One of my dogs puked on the carpet. I was relieved when the puppy, who eats everything from blue jeans to shoes to soda cans, ate it while I was getting paper towel so I didn't have to clean it up. I am gross. :(

I can so relate to this.  So, so relate to this (but it is the feline variety).  My elderly, obese cat, Fatteus, eats, throws up and then eats his recently eaten thrown up food.  And honestly, that's cool with me.
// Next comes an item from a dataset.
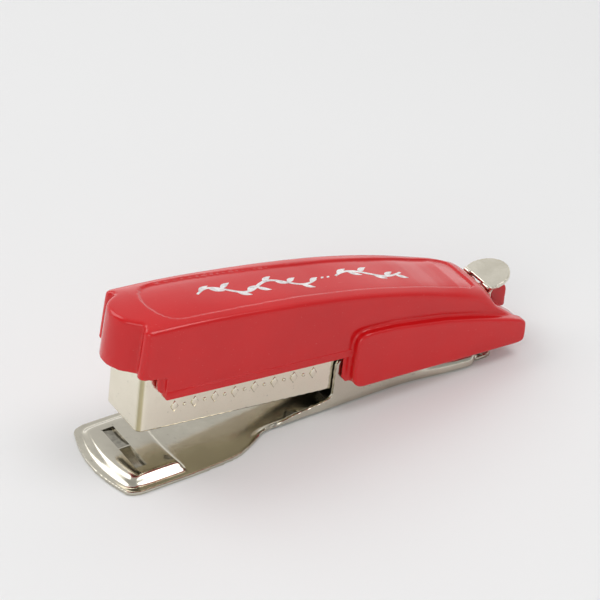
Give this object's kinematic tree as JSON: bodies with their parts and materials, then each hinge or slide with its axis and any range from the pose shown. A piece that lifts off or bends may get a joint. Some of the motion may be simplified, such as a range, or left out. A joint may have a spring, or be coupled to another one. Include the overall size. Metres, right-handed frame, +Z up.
{
  "type": "mini stapler",
  "caption": "Pocket stapler: glossy red press-down cover on a nickel-plated staple channel and anvil base, with a round pull tab on a follower rod at the rear.",
  "frame": {"origin": "bottom centre of the bounding box at rest, on the surface the base stands on", "axes": "+X along the length from the nose to the pull tab, +Y to the stapler's right seen from the nose (away from the viewer in side view), +Z up"},
  "size_m": [0.0847, 0.0222, 0.0303],
  "materials": {
    "nickel_base": "nickel plated pressed steel, glossy with fine wear",
    "nickel_channel": "nickel plated pressed steel, glossy with fine wear",
    "nickel_tab": "nickel plated pressed steel, glossy with fine wear",
    "nickel_studs": "nickel plated",
    "steel_inner": "plain rolled steel",
    "steel_rivets": "plain steel heads",
    "spring_steel": "bright drawn spring wire and strip",
    "red_plastic": "polished moulded plastic, slightly scuffed"
  },
  "bodies": {
    "base": {"base_plate": "nickel_base", "pivot_stud_left": "nickel_studs", "pivot_stud_right": "nickel_studs", "lift_spring": "spring_steel", "lift_spring_rivet": "steel_rivets"},
    "magazine": {"magazine_channel": "nickel_channel", "staple_rail": "steel_inner", "rail_rivet_front": "steel_rivets", "rail_rivet_rear": "steel_rivets", "spring_bridge": "steel_inner", "cover_spring": "spring_steel", "cover_spring_rivet": "steel_rivets"},
    "cover": {"cover_shell": "red_plastic", "handle_plate": "steel_inner", "handle_rivet_front": "steel_rivets", "handle_rivet_rear": "steel_rivets"},
    "driver": {"driver_blade": "steel_inner"},
    "follower": {"pull_tab": "nickel_tab", "follower_rod": "steel_inner", "rod_collar": "steel_inner", "rod_guide": "steel_inner", "pusher_spring": "spring_steel"},
    "pusher": {"pusher": "steel_inner"}
  },
  "joints": [
    {"name": "magazine_hinge", "type": "hinge", "parent": "base", "child": "magazine", "pos_m": [0.02765, 0, 0.006], "axis": [0, -1, 0], "range_deg": [-8, 5.5], "stiffness_Nm_per_rad": 0.6, "springref_deg": -0.83, "deforming": ["lift_spring"]},
    {"name": "cover_hinge", "type": "hinge", "parent": "magazine", "child": "cover", "pos_m": [0.02765, 0, 0.006], "axis": [0, 1, 0], "range_deg": [-5.6, 0], "stiffness_Nm_per_rad": 1, "springref_deg": 8.59, "deforming": ["cover_spring"]},
    {"name": "driver_slide", "type": "slide", "parent": "magazine", "child": "driver", "axis": [0.1174, 0, 0.9931], "range_m": [-0.0062, 0]},
    {"name": "tab_slide", "type": "slide", "parent": "magazine", "child": "follower", "axis": [0.9931, 0, -0.1174], "range_m": [0, 0.028]},
    {"name": "pusher_slide", "type": "slide", "parent": "follower", "child": "pusher", "axis": [0.9931, 0, -0.1174], "range_m": [0, 0.022], "stiffness_N_per_m": 60, "springref_m": -0.015, "deforming": ["pusher_spring"]}
  ],
  "couplings": [
    {"joint": "driver_slide", "follows": "cover_hinge", "m_per_rad": 0.0625}
  ]
}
In November when taking a trash bag full of cat litter out, the bag scraped on the concrete walk and broke.  Cat litter and cat poop everywhere.  That night I was too over it to deal so I said I'd do clean it up on the weekend.  Then it snowed.  And then it snowed some more.  Some of the snow melted but not all of it.  Then it snowed still more.  All the while I am pretending that it is going to somehow magically decompose when in reality I knew it was there, frozen, waiting for me.  The snow has now melted.  It is April and the pile is still there.  I look at it every day, walk around it to go to the mailbox.  Fortunately it is in the back yard and only I can see it (I think!?!) Do I really have to deal with it?  Secretly, I am still holding out that one morning I'll wake up and it will magically be gone.  The widow's brain has a mysterious logic when it comes to avoidance.